The
government has been asking lenders about the possibility of
submitting tender offers with negative rates at the ministry's
short-term special accounts borrowing program auctions.
But Japan's big banks have said it would be difficult to submit
tender offers with negative rates in the auctions, which
prompted the government to instead ask the banks to agree to a
"zero floor" on interest rates, said the official, who did not
want to be identified due to the sensitivity of the issue.
The floor on the tender offer rate is now set at 0.001 percent.
The government's approach to lenders comes after the Bank of
Japan's aggressive monetary easing drove yields below zero for
most of the Japanese government bonds traded in the market.
In addition to issuing bonds to fund the official state budget,
the ministry raises trillions of yen every year through direct
borrowing from banks for short-term financing for special
accounts that subsidize programs such as municipal spending,
energy projects and state-owned forest projects.
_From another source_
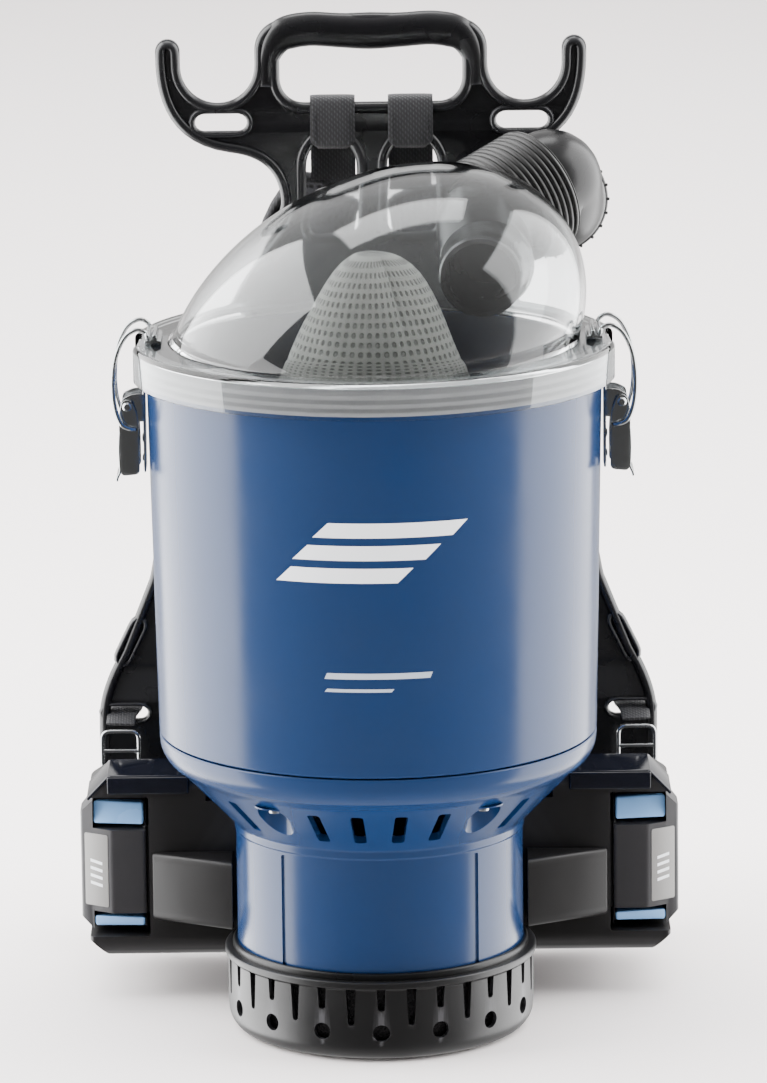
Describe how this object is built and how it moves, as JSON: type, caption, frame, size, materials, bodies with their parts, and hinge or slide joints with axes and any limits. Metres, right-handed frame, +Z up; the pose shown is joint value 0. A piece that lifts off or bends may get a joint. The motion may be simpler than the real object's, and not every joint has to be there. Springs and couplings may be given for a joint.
{
  "type": "backpack vacuum cleaner",
  "caption": "Battery backpack vacuum cleaner: tapered tank with a clear domed lid and latches, slotted motor foot, back frame with carrying handle, battery cradle and padded harness.",
  "frame": {"origin": "on the axis of the tank, on the flat underside of the foot that the machine stands on", "axes": "+Z up along the tank axis; +Y towards the wearer; +X to the right when the tank is seen from its front"},
  "size_m": [0.3584, 0.4637, 0.575],
  "materials": {
    "tank": "high gloss moulded",
    "black_plastic": "fine-grained moulded",
    "clear_plastic": "clear moulded polycarbonate",
    "grey_rubber": "smooth",
    "black_rubber": "matt",
    "steel": "bright plated",
    "filter_cloth": "needled felt",
    "exhaust_foam": "open-cell foam",
    "copper": "wound copper",
    "grey_plastic": "moulded",
    "circuit_board": "solder mask",
    "button_blue": "satin",
    "webbing": "woven",
    "padding": "knitted mesh"
  },
  "bodies": {
    "main": {"tank": "tank", "motor_housing": "tank", "foot_grille": "black_plastic", "back_frame": "black_plastic", "tank_saddle_lower": "black_plastic", "tank_saddle_upper": "black_plastic", "battery_cradle": "black_plastic", "belt_buckle_socket": "black_plastic", "belt_buckle_plug": "black_plastic", "motor_mount": "black_rubber", "motor_seal": "black_rubber", "filter_ring": "black_rubber", "motor_lead": "black_rubber", "housing_screw_1": "steel", "housing_screw_2": "steel", "housing_screw_3": "steel", "latch_bracket_left": "steel", "latch_bracket_right": "steel", "ladder_loop_left": "steel", "ladder_loop_right": "steel", "filter_cone": "filter_cloth", "exhaust_foam": "exhaust_foam", "motor_stator": "copper", "terminal_block_left": "copper", "terminal_block_right": "copper", "fan_casing": "grey_plastic", "control_board": "circuit_board", "strap_loop_left": "webbing", "strap_loop_right": "webbing", "lower_webbing_left": "webbing", "lower_webbing_right": "webbing", "belt_webbing_left": "webbing", "belt_webbing_right": "webbing", "back_pad": "padding", "shoulder_strap_left": "padding", "shoulder_strap_right": "padding", "hip_pad_left": "padding", "hip_pad_right": "padding"},
    "rotor": {"motor_rotor": "steel", "fan_wheel": "grey_plastic"},
    "lid": {"dome_lid": "clear_plastic", "lid_seal": "grey_rubber", "lid_catch_left": "steel", "lid_catch_right": "steel", "inlet_duct": "black_plastic", "inlet_sleeve": "black_rubber", "inlet_elbow": "black_plastic"},
    "hose_swivel": {"swivel_collar": "grey_plastic", "hose_socket": "black_plastic"},
    "lever_left": {"latch_lever_left": "steel"},
    "lever_right": {"latch_lever_right": "steel"},
    "bail_left": {"latch_bail_left": "steel"},
    "bail_right": {"latch_bail_right": "steel"},
    "pack_left": {"battery_pack_left": "black_plastic"},
    "pack_right": {"battery_pack_right": "black_plastic"},
    "button_top_left": {"release_button_top_left": "button_blue"},
    "button_top_right": {"release_button_top_right": "button_blue"},
    "button_bottom_left": {"release_button_bottom_left": "button_blue"},
    "button_bottom_right": {"release_button_bottom_right": "button_blue"},
    "switch": {"power_switch": "black_rubber"}
  },
  "joints": [
    {"name": "rotor_spin", "type": "hinge", "parent": "main", "child": "rotor", "pos_m": [0, 0, 0.085], "axis": [0, 0, 1], "continuous": true},
    {"name": "lid_lift", "type": "slide", "parent": "main", "child": "lid", "axis": [0, 0, 1], "range_m": [0, 0.08]},
    {"name": "hose_swivel_turn", "type": "hinge", "parent": "lid", "child": "hose_swivel", "pos_m": [0.107, 0.124, 0.4655], "axis": [0.05, 0.9937, -0.1001], "continuous": true},
    {"name": "latch_lever_right_turn", "type": "hinge", "parent": "main", "child": "lever_right", "pos_m": [0.142, 0, 0.371], "axis": [0, 1, 0], "range_deg": [-31, 0]},
    {"name": "latch_bail_right_turn", "type": "hinge", "parent": "lever_right", "child": "bail_right", "pos_m": [0.1376, 0, 0.358], "axis": [0, 1, 0], "range_deg": [0, 181]},
    {"name": "battery_right_slide", "type": "slide", "parent": "main", "child": "pack_right", "axis": [1, 0, 0], "range_m": [0, 0.09]},
    {"name": "button_top_right_press", "type": "slide", "parent": "pack_right", "child": "button_top_right", "axis": [0, 0, -1], "range_m": [0, 0.0025], "stiffness_N_per_m": 1200},
    {"name": "button_bottom_right_press", "type": "slide", "parent": "pack_right", "child": "button_bottom_right", "axis": [0, 0, 1], "range_m": [0, 0.0025], "stiffness_N_per_m": 1200},
    {"name": "latch_lever_left_turn", "type": "hinge", "parent": "main", "child": "lever_left", "pos_m": [-0.142, 0, 0.371], "axis": [0, 1, 0], "range_deg": [0, 31]},
    {"name": "latch_bail_left_turn", "type": "hinge", "parent": "lever_left", "child": "bail_left", "pos_m": [-0.1376, 0, 0.358], "axis": [0, 1, 0], "range_deg": [-181, 0]},
    {"name": "battery_left_slide", "type": "slide", "parent": "main", "child": "pack_left", "axis": [-1, 0, 0], "range_m": [0, 0.09]},
    {"name": "button_top_left_press", "type": "slide", "parent": "pack_left", "child": "button_top_left", "axis": [0, 0, -1], "range_m": [0, 0.0025], "stiffness_N_per_m": 1200},
    {"name": "button_bottom_left_press", "type": "slide", "parent": "pack_left", "child": "button_bottom_left", "axis": [0, 0, 1], "range_m": [0, 0.0025], "stiffness_N_per_m": 1200},
    {"name": "power_switch_rock", "type": "hinge", "parent": "main", "child": "switch", "pos_m": [0.122, 0.108, 0.117], "axis": [1, 0, 0], "range_deg": [-8, 8]}
  ],
  "couplings": [
    {"joint": "latch_lever_right_turn", "follows": "lid_lift", "rad_per_m": -6.76},
    {"joint": "latch_bail_right_turn", "follows": "lid_lift", "rad_per_m": 39.27},
    {"joint": "latch_lever_left_turn", "follows": "lid_lift", "rad_per_m": 6.76},
    {"joint": "latch_bail_left_turn", "follows": "lid_lift", "rad_per_m": -39.27}
  ]
}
Banks,
brokerages and insurance companies participate in such tenders.
Since the BOJ introduced its negative interest rate policy in
February, the commercial banking industry has resisted lending
to private-sector borrowers at negative rates, even after the
BOJ started imposing negative rates on the excess reserves
lenders park with the central bank.
(Reporting by Sumio Ito, Writing by Leika Kihara; Editing by
Jacqueline Wong)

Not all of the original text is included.